A TV special King Star King!/!/!/ aired on February 13, 2023, and it revealed his real name being "Greg McNelson". The special also takes place on Christmas.

Synopsis
The series revolves around the titular character, King Star King (Tommy Blacha): a tall, blond muscular man. After seducing his love, Princess Snow White, he falls from his higher plane of existence to serve as a fry cook in a run-down waffle house. In order to reclaim his place in the heavens, he must battle his amnesia to defeat the evil Spring Bunny (Eric Kaplan) and rescue Snow White.

Production
The pilot was announced preceding the network's 2012 upfront as part of their development slate. It was also disclosed during the upfront, and was reported again before the network's upfront the following year.

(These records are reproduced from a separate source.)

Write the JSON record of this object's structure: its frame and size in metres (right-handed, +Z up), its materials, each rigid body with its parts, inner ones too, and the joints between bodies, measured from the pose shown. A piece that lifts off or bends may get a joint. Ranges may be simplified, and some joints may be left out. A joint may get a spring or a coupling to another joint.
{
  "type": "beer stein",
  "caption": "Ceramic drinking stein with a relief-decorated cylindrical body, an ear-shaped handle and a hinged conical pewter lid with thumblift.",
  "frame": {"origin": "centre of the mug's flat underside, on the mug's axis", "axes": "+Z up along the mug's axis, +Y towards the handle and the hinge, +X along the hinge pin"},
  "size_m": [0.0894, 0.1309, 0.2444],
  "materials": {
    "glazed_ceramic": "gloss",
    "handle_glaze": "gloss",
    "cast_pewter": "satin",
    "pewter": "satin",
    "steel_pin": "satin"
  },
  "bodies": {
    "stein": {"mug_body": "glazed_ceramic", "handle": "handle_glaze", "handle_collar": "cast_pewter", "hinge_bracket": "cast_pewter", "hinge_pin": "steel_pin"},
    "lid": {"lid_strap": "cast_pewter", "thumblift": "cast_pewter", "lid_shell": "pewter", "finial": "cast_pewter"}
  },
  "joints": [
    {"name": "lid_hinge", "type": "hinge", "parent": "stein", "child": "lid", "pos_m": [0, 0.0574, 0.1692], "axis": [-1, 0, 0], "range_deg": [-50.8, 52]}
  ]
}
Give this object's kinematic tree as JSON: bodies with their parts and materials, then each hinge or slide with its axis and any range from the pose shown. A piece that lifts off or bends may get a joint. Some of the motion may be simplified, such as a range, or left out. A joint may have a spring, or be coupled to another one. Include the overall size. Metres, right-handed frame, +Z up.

It was announced as a web series for Adult Swim Video to premiere June 15, 2014; the series was advertised as "too shexxxy " for television. The network conducted an online poll whether episodes should be released daily or all at once; on June 11, the network announced it would release all six episodes of the first season simultaneously. A sweepstake for the series was announced on June 9, promoting six chances to win original artwork by Villard.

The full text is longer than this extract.